A failure in Hong Kong would have badly damaged the credibility of the Geneva-based WTO at a time when it was contending with such challenges as a proliferation of bilateral agreements among nations, global economic imbalances and growing protectionist sentiments in industrialized countries.

The Hong Kong meeting was part of the so-called Doha round of talks, named for the Qatar city in which trade talks were launched in 2001. The aim is to remove trade barriers and inequities and help lift poor countries out of poverty.

Nearly 6,000 delegates from 149 nations attended the conference, which also drew more than 2,000 representatives from nongovernmental organizations and about 3,000 journalists.

Leading organizations such as Oxfam, Greenpeace and Public Citizen, sharply criticized Sunday’s agreement.

Advertisement

“It is scandalous that the rich countries have gained concessions in return for merely promising, for the third time over, to end export subsidies,” Greenpeace said in a statement.

Thousands of others came to Hong Kong to protest against globalization, including about 1,300 South Korean farmers who on Saturday battled police in the streets near the convention center, the delegates’ meeting site, resulting in more than 100 injuries and 900 arrests.

On Sunday, several thousand people held a peaceful rally in Victoria Park, while dozens of South Korean farmers, surrounded by riot police, staged a sit-down a few blocks from the convention site.

From the beginning, expectations for the trade talks in Hong Kong were low. The WTO had once hoped that in Hong Kong trade ministers would agree on a new system of formulas for cutting tariffs for farm and industrial goods. But in the weeks leading up to the conference, the EU, facing pressure from France, made a modest proposal of cuts that also exempted 8% of product categories. The U.S. and many other other nations wanted deeper tariff reductions and a 1% exemption.

Throughout the week, U.S. Trade Representative Rob Portman stated that market access in agriculture was the breakthrough needed to achieve the development goals of the Doha round. That didn’t happen.

“In order to see the round come together, we have to unlock the agricultural deadlock,” Portman said at a closing news conference.

Advertisement

Africa’s cotton farmers also didn’t come away with what they wanted. For more than two years, West African countries, which rely heavily on cotton exports to support their economies, have demanded that the U.S. scrap subsidies for its 25,000 cotton farmers, including about 1,500 in California. The Africans say the subsidies have pushed up supplies that have driven down global prices for cotton, which have severely hurt millions of farmers in Africa. The dispute over cotton was a major factor in the collapse at Cancun.

The final declaration from Hong Kong calls specifically for the elimination of nations’ export subsidies for cotton by the end of 2006. Export subsidies are government supports for goods shipped abroad. But African trade ministers said those subsidies were already on the way out, as they had been determined to be illegal by the WTO. (Congress, in fact, is expected soon to repeal the so-called Step 2 subsidy program for cotton exports.)

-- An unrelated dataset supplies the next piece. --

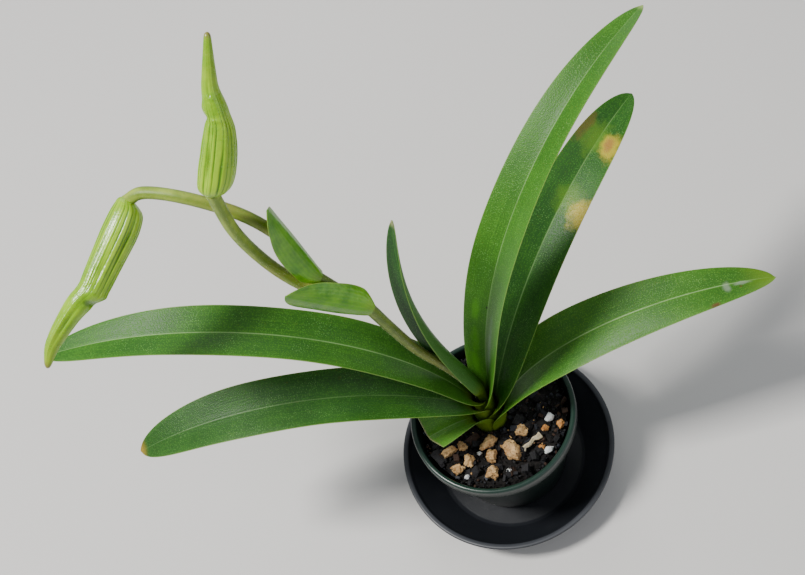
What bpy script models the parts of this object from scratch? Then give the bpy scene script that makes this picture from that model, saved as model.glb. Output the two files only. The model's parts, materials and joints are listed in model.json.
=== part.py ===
"""A slipper orchid in bud, growing in a round nursery pot that stands on a saucer."""

import math
import random
from dataclasses import dataclass

import bmesh
import bpy
from mathutils import Matrix, Vector

# Lengths are millimetres in the constants and the shape functions. MM turns them into metres.
MM = 0.001
# Clear distance between two pieces that touch on the real plant
GAP = 0.35

# Saucer and pot
SAUCER_RADIUS = 69.0
SAUCER_HEIGHT = 24.0
SAUCER_FOOT_RADIUS = 47.0
SAUCER_FLOOR = 2.2
POT_RIM_RADIUS = 51.0
POT_TOP = 79.0
POT_RIM_DEPTH = 9.0
POT_FOOT_RADIUS = 35.0
POT_WALL = 1.4
POT_SHOULDER_RADIUS = 48.2
DRAIN_HOLES = 5
DRAIN_RADIUS = 4.0
ROUND_SIDES = 40

# Potting mix and what lies on it
MIX_TOP = 70.0
MIX_SIDES = 40
CHUNKS = 56
CHUNK_SIZE = (3.2, 5.6)

# The plant's middle, from which the leaves open in two ranks along X
STEM_X, STEM_Y = -2.0, 2.0
STEM_FOOT = 65.0
ROOTSTOCK_FOOT = 57.0
SHEATH_WALL = 0.6
SHEATH_STEP = 0.95
SHEATH_CORE = 3.25
KEEL_REACH = 1.5
SHEATH_ARM = 3.0
# Length over which a blade's section leaves the round of its sheath
SHEATH_RELEASE = 15.0

# Flower stalk: the middle line of the stem, then of each flower's own stem
STALK_RADIUS = (2.4, 2.4, 2.6, 3.2, 3.0)
STALK_PATH = (
    (-2, 2, 66), (-2.2, 2, 90), (-3, 2.1, 114), (-8.2, 2.6, 141), (-14.7, 4.6, 162), (-22.1, 8.6, 180),
    (-29, 12.6, 209), (-34.5, 16.2, 234), (-41.5, 20.5, 248), (-48, 25.5, 261),
)
PEDICEL_1_PATH = (
    (-45, 23.5, 247), (-52, 28, 250), (-58.5, 32.2, 255.4), (-66.8, 39, 274.5), (-71.2, 41.6, 304.5),
    (-70, 43, 331),
)
PEDICEL_2_PATH = (
    (-49.4, 26.8, 264.5), (-51.5, 31.5, 279), (-55.5, 38.6, 292.4), (-65.8, 47.6, 307), (-84, 60, 320),
    (-106, 76, 322),
)

# Materials: base colour, roughness, metallic
PLASTIC_BLACK = ("saucer_plastic", (0.012, 0.013, 0.015), 0.35, 0.0)
PLASTIC_GREEN = ("pot_plastic", (0.02, 0.06, 0.035), 0.32, 0.0)
BARK = ("potting_bark", (0.02, 0.017, 0.015), 0.9, 0.0)
PUMICE = ("tan_stone", (0.55, 0.36, 0.18), 0.85, 0.0)
PERLITE = ("white_perlite", (0.85, 0.85, 0.8), 0.85, 0.0)
ROOT = ("pale_root", (0.62, 0.52, 0.34), 0.7, 0.0)
SHEATH = ("stem_green", (0.3, 0.4, 0.08), 0.45, 0.0)
LEAF = ("leaf_green", (0.07, 0.22, 0.03), 0.4, 0.0)
LEAF_DARK = ("leaf_dark_green", (0.04, 0.15, 0.02), 0.4, 0.0)
STALK = ("stalk_olive_green", (0.28, 0.38, 0.08), 0.5, 0.0)
BRACT = ("bract_green", (0.16, 0.38, 0.04), 0.4, 0.0)
BUD = ("bud_yellow_green", (0.42, 0.58, 0.09), 0.45, 0.0)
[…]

Export subsidies also make up only a small part of the overall $3.5 billion in subsidies that are projected to go to U.S. cotton farmers this year. The rest are in the form of price supports and other domestic farm subsidies.

Choguel Maiga, minister of trade and industry for Mali, one of the big four West African cotton growers, said in an interview that he was disappointed but hopeful that the African countries and the U.S. could resolve their differences bilaterally in the coming months.

“The atmosphere in Hong Kong is better than Cancun,” Maiga said, noting that the Americans were particularly engaging. “In Cancun they were arrogant. Now they are more diplomatic.”

The agreement to end all farm export subsidies by 2013 was a breakthrough in that the U.S. had long sought their removal. As a practical matter, though, their elimination isn’t expected to have a big direct effect since export subsidies aren’t a major source of global trade distortion, according to analysts.

Advertisement

The U.S., Brazil and other nations had sought an expiration deadline of 2010, but the EU said that was not possible. The agreement also left vague the timetable on which the subsidies would be phased out.

The agreement also would have wealthy nations do away with quotas and tariffs by 2008 on 97% of goods from the 50 poorest countries. Portman, the U.S. trade chief, said the U.S. had not made a decision on what items would be exempted. But he suggested that there would be significant considerations given to apparel and textiles.

Bangladesh and Cambodia are among poor countries whose exports of apparel to the U.S. are substantial and growing, but heavy political pressure is expected from Congress to protect the ailing U.S. textile sector.

In the U.S., trade agreements must be approved by Congress. The WTO is trying to complete the Doha round and draft a new trade accord on agricultural, industrial and services issues by the end of next year, before President Bush’s authority on trade promotion expires.